How to Set Goals Using OKRs
OKRs expert Tom Perry explains how goals set using Objectives & Key Results (OKRs) are an improvement over traditional goal setting.
- OKRs are shared goals, not individual. They are designed to work across the organization, crossing boundaries between teams and departments.
- Instead of being meant for individuals, ORKs are part of a holistic system that includes assessment and reviews performed along they way towards shared objectives.
Transcription:
Hi folks, Tom Perry here. I wanted to talk to you a little bit right now about goals. If you’re anything like me, you’ve been in the business world for a while, and you’re plenty familiar with how goal systems work, right? We all deal with smart goals, right? We need to have criteria to establish those goals, and then we’re going to take those goals, which are cascaded down to us, and probably have very little bearing on our day to day work.

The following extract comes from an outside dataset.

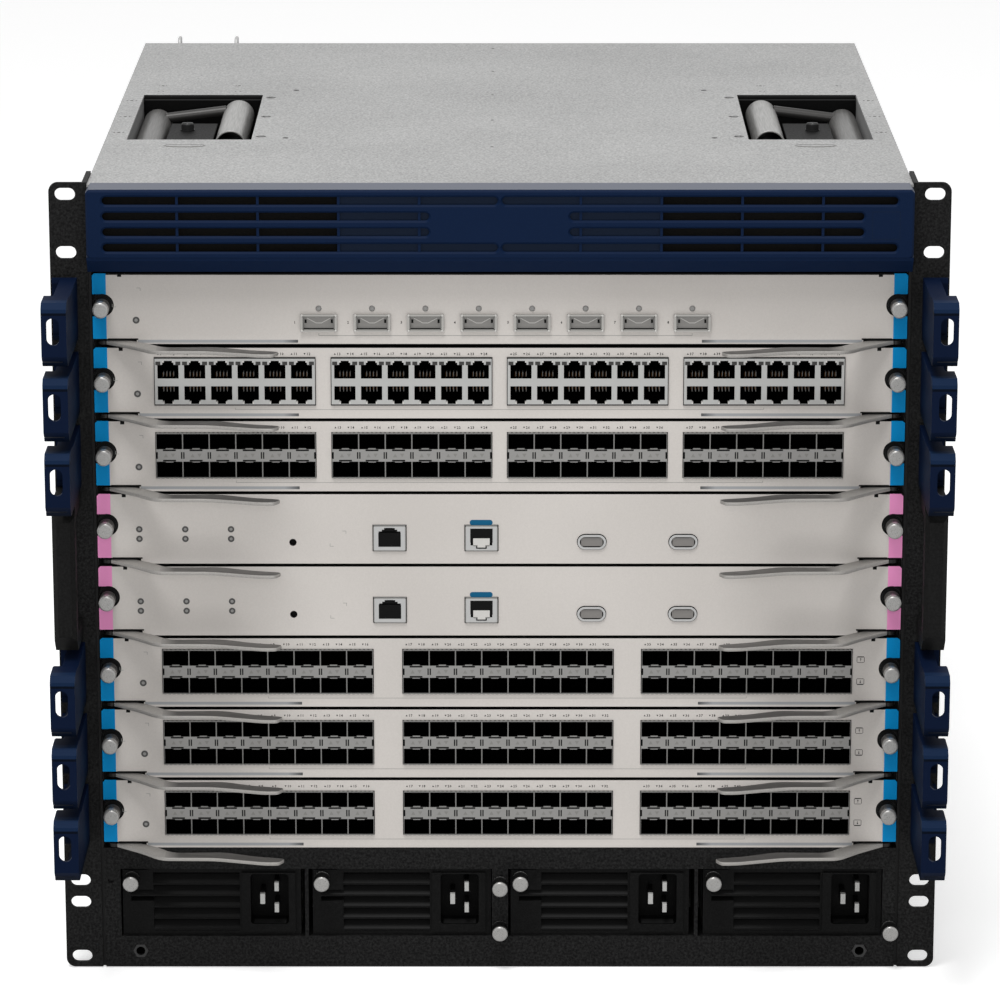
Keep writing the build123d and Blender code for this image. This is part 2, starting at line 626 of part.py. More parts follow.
def cable_guide(card):
    """Right-hand cable guide: a ring open to the outside, with a slotted head."""
    top = card_top(card) - GUIDE_DROP
    low = top - GUIDE_HEIGHT
    tip = FACE - GUIDE_REACH
    side = outline((FACE, top - 1.2), (tip + GUIDE_HEAD, top - 1.2), (tip + GUIDE_HEAD, top), (tip + 3, top),
                   (tip, top - 3), (tip, low + 6), (tip + 5, low), (FACE, low))
    outer = GUIDE_IN + GUIDE_WIDTH
    guide = bar(side, GUIDE_IN, outer)
    wall = GUIDE_WALL
    guide -= block((GUIDE_IN + wall, outer), (tip + wall, FACE - wall), (low + wall, top - 1.2 - wall))
    guide -= block((outer - 4.5, outer), (tip + GUIDE_HEAD + 5, FACE - 4), (low, top))
    slot = Pos(GUIDE_IN + 7.2, top - 15.2 * TALLER) * SlotOverall(14.7 * TALLER, 6.8, rotation=90)
    return guide - plate(slot, tip, tip + wall)


def side_handle():
    """Right-hand pull handle: a square-cornered bow with softened edges."""
    half = HANDLE_LENGTH / 2
    low, high = HANDLE_MIDDLE - half, HANDLE_MIDDLE + half
    tip = FACE - HANDLE_REACH
    side = outline((FACE, low), (tip + 10, low), (tip, low + 10), (tip, high - 10), (tip + 10, high), (FACE, high))
    gap_end = tip + HANDLE_BAR
    side -= outline((FACE, low + HANDLE_BAR), (gap_end + 4, low + HANDLE_BAR), (gap_end, low + HANDLE_BAR + 4),
                    (gap_end, high - HANDLE_BAR - 4), (gap_end + 4, high - HANDLE_BAR), (FACE, high - HANDLE_BAR))
    handle = bar(side, GUIDE_IN + 0.9, GUIDE_IN + GUIDE_WIDTH - 0.1)
    front_edges = [e for e in handle.edges() if abs(e.center().Y - tip) < 0.1 and e.length > 20]
    return chamfer(front_edges, 2.5)


def supply_case(left):
    """Power supply: a long steel box with sloped louvres cut into its front."""
    low, high = POWER_FLOOR, POWER_TOP - SUPPLY_RISE
    louvres = (left + 17, left + SUPPLY_WIDTH - 34)
    case = block((left, left + SUPPLY_WIDTH), (CASE_FRONT, CASE_FRONT + SUPPLY_DEPTH), (low, high))
    recess = (CASE_FRONT, CASE_FRONT + LOUVRE_DEPTH)
    case -= block(louvres, recess, (low + 2.4, high - 2.2))
    case -= block((left + 4.6, louvres[0]), recess, (38 * TALLER, 44.5 * TALLER))
    for row in range(5):
        bottom = low + 2.6 + row * LOUVRE_PITCH
        start = left + 4.5 if row == 3 else louvres[0] - 0.1
        slat = outline((recess[0], bottom), (recess[0], bottom + 1), (recess[0] + 5, bottom + 4.6),
                       (recess[0] + 5, bottom + 3.6))
        case += bar(slat, start, louvres[1] + 0.1)
    case -= inlet_block(left, 0)
    foot = 45.5 * TALLER
    gusset = outline((left + 0.7, foot), (left + 8, foot), (left + 14, high), (left + 0.7, high))
    case += plate(gusset, FACE, CASE_FRONT)
    return case - rod(left + SUPPLY_SCREW_X, SUPPLY_SCREW_Z, SCREW_SHANK / 2 + RUNNING, FACE - 1, CASE_FRONT + 6)


def inlet_block(left, proud):
    """Outer form of a power inlet's body."""
    right = left + SUPPLY_WIDTH
    return block((right - 32.8, right - 3.1), (CASE_FRONT - proud, CASE_FRONT + INLET_DEPTH + 3),
                 (20.4 * TALLER, 55 * TALLER))


def power_inlet(left):
    """Three-pin power inlet: a body with a round-cornered cavity and three flat pins."""
    right = left + SUPPLY_WIDTH
    inlet = inlet_block(left, INLET_PROUD)
    mouth = window((right - 28, right - 6.8), (24.9 * TALLER, 54.2 * TALLER))
    mouth = fillet(mouth.vertices(), 2)
    front = CASE_FRONT - INLET_PROUD
    inlet -= plate(mouth, front, front + INLET_DEPTH)
    middle = 40.4 * TALLER
    step = INLET_PIN_SPACING / 2
    for x, z in ((right - 21.4, middle), (right - 13.6, middle + step), (right - 13.6, middle - step)):
        inlet += plate(window((x - 1.2, x + 1.2), (z - 3, z + 3)), front + 3, front + INLET_DEPTH)
    return inlet


def power_supply(left):
    """A supply with its inlet and captive screw."""
    screw = thumbscrew(left + SUPPLY_SCREW_X, SUPPLY_SCREW_Z, CASE_FRONT + 5, FRAME_SCREW_REACH)
    return [supply_case(left), power_inlet(left), screw]


def frame_screws():
    """Captive screws of the front frame, and the two nuts pressed in its lower lip."""
    screws = [thumbscrew(x, z, CASE_FRONT, FRAME_SCREW_REACH) for x, z in FRAME_SCREWS]
    nut = RegularPolygon(NUT_SIZE, 6) - Circle(NUT_HOLE)
    return screws + [plate(Pos(x, NUT_Z) * nut, FACE, CASE_FRONT) for x in (-NUT_X, NUT_X)]


def rear_frame():
    """Rear plate with an opening for each rear module."""
    low, high = REAR_BAY
    face = window((-SIDE_IN, SIDE_IN), (SHEET, ROOF_UNDER - FIT))
    for index in range(2):
        x = FABRIC_FIRST + index * FABRIC_PITCH
        face -= window((x - FABRIC_WIDTH / 2 + 2, x + FABRIC_WIDTH / 2 - 2), (low, high))
    for bottom, top in fan_rows():
        face -= window((FAN_BAY[0] + 4, FAN_BAY[1] - 4), (bottom + 4, top - 4))
    return plate(face, CASE_BACK - SHEET, CASE_BACK)


def fan_rows():
    """Lower and upper fan tray, as pairs of heights."""
    low, high = REAR_BAY
    middle = (low + high) / 2
    return [(low, middle - 1), (middle + 1, high)]


def bow_handle(x, z):
    """Upright flat bow behind a rear module."""
    face = CASE_BACK + REAR_COVER
    bow = Pos(face + BOW_REACH / 2 - 2, z) * RectangleRounded(BOW_REACH + 4, BOW_LENGTH, 7)
    bow -= Pos(face + BOW_REACH / 2 - 5, z) * RectangleRounded(BOW_REACH - 6, BOW_LENGTH - 16, 4)
    bow -= Pos(face - 10, z) * Rectangle(20, BOW_LENGTH + 2)
    return bar(bow, x - BOW_SHEET / 2, x + BOW_SHEET / 2)


def fabric_module(index):
    """Tall narrow rear module: cover plate, board and bow handle."""
    x = FABRIC_FIRST + index * FABRIC_PITCH
    low, high = REAR_BAY
    half = FABRIC_WIDTH / 2
    cover = block((x - half, x + half), (CASE_BACK, CASE_BACK + REAR_COVER), (low - 4, high + 3))
    inner = half - 2.5
    body = block((x - inner, x + inner), (CASE_BACK - FABRIC_DEPTH, CASE_BACK), (low + 1, high - 1))
    return [cover + body, bow_handle(x, high - BOW_LENGTH / 2 + 2)]


def fan_centres(row):
    """Axes of the two fans in a tray, as pairs of X and Z."""
    bottom, top = fan_rows()[row]
    quarter = (FAN_BAY[1] - FAN_BAY[0]) / 4
    middle = (FAN_BAY[0] + FAN_BAY[1]) / 2
    return [(middle + side * quarter, (bottom + top) / 2) for side in (-1, 1)]


def fan_tray(row):
    """Rear tray: a cover with two spoked mouths, a box behind it, and a shaft for each rotor."""
    bottom, top = fan_rows()[row]
    cover = window(FAN_BAY, (bottom, top))
    box = window((FAN_BAY[0] + 5, FAN_BAY[1] - 5), (bottom + 5, top - 5))
    for centre in fan_centres(row):
        cover -= Pos(*centre) * spoked_mouth()
        box -= Pos(*centre) * Circle(FAN_BORE / 2)
    tray = plate(cover, CASE_BACK, CASE_BACK + REAR_COVER) + plate(box, CASE_BACK - FAN_DEPTH, CASE_BACK)
    for x, z in fan_centres(row):
        tray += rod(x, z, FAN_HUB / 2, FAN_BACK, CASE_BACK)
        tray += rod(x, z, FAN_SHAFT / 2, FAN_BACK - FAN_THICK + 4, FAN_BACK)
    return tray


def spoked_mouth():
    """Front view of a fan mouth: a ring left open between four spokes."""
    mouth = Circle(FAN_BORE / 2) - Circle(FAN_HUB / 2 + 1)
    for spoke in range(2):
        mouth -= Rot(0, 0, 45 + 90 * spoke) * Rectangle(FAN_BORE, 6)
    return mouth


def fan_rotor(x, z):
    """Rotor: a hub with slanted blades on the tray's shaft."""
    back = FAN_BACK - 1
    front = back - FAN_THICK
    tip = FAN_BORE / 2 - FAN_TIP_GAP
    root = FAN_HUB / 2 - 4
    rotor = rod(0, 0, FAN_HUB / 2, front, back)
    slab = Pos((root + tip) / 2, (front + back) / 2, 0) * Rot(38, 0, 0) * Box(tip - root, FAN_THICK, 2.2)
    for blade in range(FAN_BLADES):
        rotor += Rot(0, blade * 360 / FAN_BLADES, 0) * slab
    rotor -= rod(0, 0, FAN_SHAFT / 2 + RUNNING, back - FAN_THICK + 2, back + 1)
    return Pos(x, 0, z) * rotor


def build():
    """Write every node."""
    write("chassis_shell", case_shell())
    write("top_cover", roof())
    write("front_frame", front_frame())
    write("rack_ears", rack_ear(), mirrored(rack_ear()))
    write("card_rails", card_rail(), mirrored(card_rail()))
    write("power_bay", power_bay())
    write("midplane_board", midplane())
    guides = [cable_guide(card) for card in range(1, CARD_COUNT + 1) if card not in SUPERVISORS]
    write("cable_guides", *guides, *[mirrored(guide) for guide in guides])
    write("side_handles", side_handle(), mirrored(side_handle()))
    write("handle_pockets", handle_pocket(), mirrored(handle_pocket()))
    write("right_lift_handle", lift_handle())
    write("left_lift_handle", mirrored(lift_handle()))
    write("frame_screws", *frame_screws())
    write("intake_bezel", intake_bezel())
    write("intake_filter", intake_filter())
    write("rear_frame", rear_frame())
    for card in range(1, CARD_COUNT + 1):
        write("card_%d_front" % card, *card_front(card))
        write("card_%d_board" % card, *card_board(card))
        write("card_%d_right_lever" % card, lever(card))
        write("card_%d_left_lever" % card, mirrored(lever(card)))
    for index, left in enumerate(SUPPLY_LEFT):
        write("power_supply_%d" % (index + 1), *power_supply(left))
    for index in range(2):
        write("fabric_module_%d" % (index + 1), *fabric_module(index))
    for row, name in enumerate(("lower", "upper")):
        write(name + "_fan_tray", fan_tray(row))
        for index, (x, z) in enumerate(fan_centres(row)):
            write("%s_fan_rotor_%d" % (name, index + 1), fan_rotor(x, z))


build()
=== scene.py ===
# %% [markdown]
# # A modular chassis switch
# The object is a network switch for a 19 inch rack, ten rack units high: a zinc case with black rack
# ears, a blue air intake, eight line cards, four power supplies and blue cable guides.
# The CAD model already holds every solid at its real size. This lesson loads it, gives each surface its
# finish, and adds the small things that a CAD model leaves out: prints, lamps, contacts, springs, rims.

# %% Load the frame
import math

import bmesh
import bpy
from mathutils import Matrix, Vector


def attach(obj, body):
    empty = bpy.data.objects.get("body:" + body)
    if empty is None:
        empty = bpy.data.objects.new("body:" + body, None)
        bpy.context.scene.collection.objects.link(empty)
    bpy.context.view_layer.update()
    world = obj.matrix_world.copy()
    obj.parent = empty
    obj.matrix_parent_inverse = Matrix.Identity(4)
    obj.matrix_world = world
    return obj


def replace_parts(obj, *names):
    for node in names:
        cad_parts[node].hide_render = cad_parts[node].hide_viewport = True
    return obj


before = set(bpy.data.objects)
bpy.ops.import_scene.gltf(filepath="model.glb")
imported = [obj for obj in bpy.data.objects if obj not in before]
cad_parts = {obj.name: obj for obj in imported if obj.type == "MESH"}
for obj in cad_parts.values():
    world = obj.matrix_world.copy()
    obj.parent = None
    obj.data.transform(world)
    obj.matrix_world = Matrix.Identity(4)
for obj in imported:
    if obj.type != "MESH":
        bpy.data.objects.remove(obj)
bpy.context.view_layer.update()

# %% [markdown]
# ## Sizes
# Everything is drawn in millimetres, as on a workshop drawing, and turned into metres once, when a piece
# is finished. X runs to the right, Y to the back and Z up, from the middle of the case's bottom. A size
# that many pieces share gets its name here. A size that fewer pieces share is named where it comes up.

# %% Sizes of the case and cards
MM = 0.001
FACE = -227.0  # front of the card panels
CASE_FRONT = -225.0
CASE_BACK = 225.0
ROOF = 443.0
CARDS = range(1, 9)
SUPERVISORS = (4, 5)
CARD_PITCH = 40.8
TOP_CARD = 394.9
PORT_PITCH = 14.4


def card_top(card):
    """Height of a card's top edge."""
    return TOP_CARD - (card - 1) * CARD_PITCH


def port_groups(card):
    """Groups of ports, as pairs of (left end, number of ports across)."""
    if card in (2, 3):
        return [(x, 6) for x in (-186.2, -90.9, 4.1, 99.3)]
    if card > max(SUPERVISORS):
        return [(x, 8) for x in (-184.8, -53.2, 77.6)]
    return []


print("card tops:", [round(card_top(card), 1) for card in CARDS])

# %% [markdown]
# ## Shader maths as plain Python
# A finish here is mostly masks: this part of a card is painted, that part is steel, the inside of a
# port is black. Written as nodes one by one, such masks are hard to read. A small class that stands for
# a socket lets them be written as `x > 211` or `1 - mask`, and adds the Math nodes by itself.

# %% Sockets and finishes
def connect(tree, entry, value):
    """Feed a node's input with a link or with a plain value."""
    if isinstance(value, Socket):
        tree.links.new(value.output, entry)
    else:
        entry.default_value = value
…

And at the end of the year, we’re going to be assessed on our performance to those goals, which usually by that point is completely irrelevant. And we will be given our annual appraisal based on some imaginary hypothetical relationship between our performance and those bogus goals we were given at the beginning of the year.
I’d like to talk to you about something different. There’s a different way to operate. They’re called OKRs. OKRs are objectives and key results. They’re really quite simple, not a whole lot different superficially from your traditional SMART goals that you may have used in the past. But OKRs have some key differences.
Number one, OKRs are shared. They’re not individual. So unlike those old goals in the past that came down to you and were your individual goals, OKRs are shared objectives. They’re designed to be collaborated on. They’re designed to work across the organization. They’re designed to cross boundaries, bring people together.
Secondly, they’re part of a larger system. So OKRs do not exist in isolation. There really is no meaning to trying to introduce OKRs just for Tom, just for you. OKRs are part of a more holistic system that includes assessment and review so that you get progress along the way towards those shared objectives that I was talking about.
And those two factors are really what make OKRs unique compared to our old school objectives that I’m sure you’re familiar with. Thank you very much for your time. This Hyperdrive. Thanks again.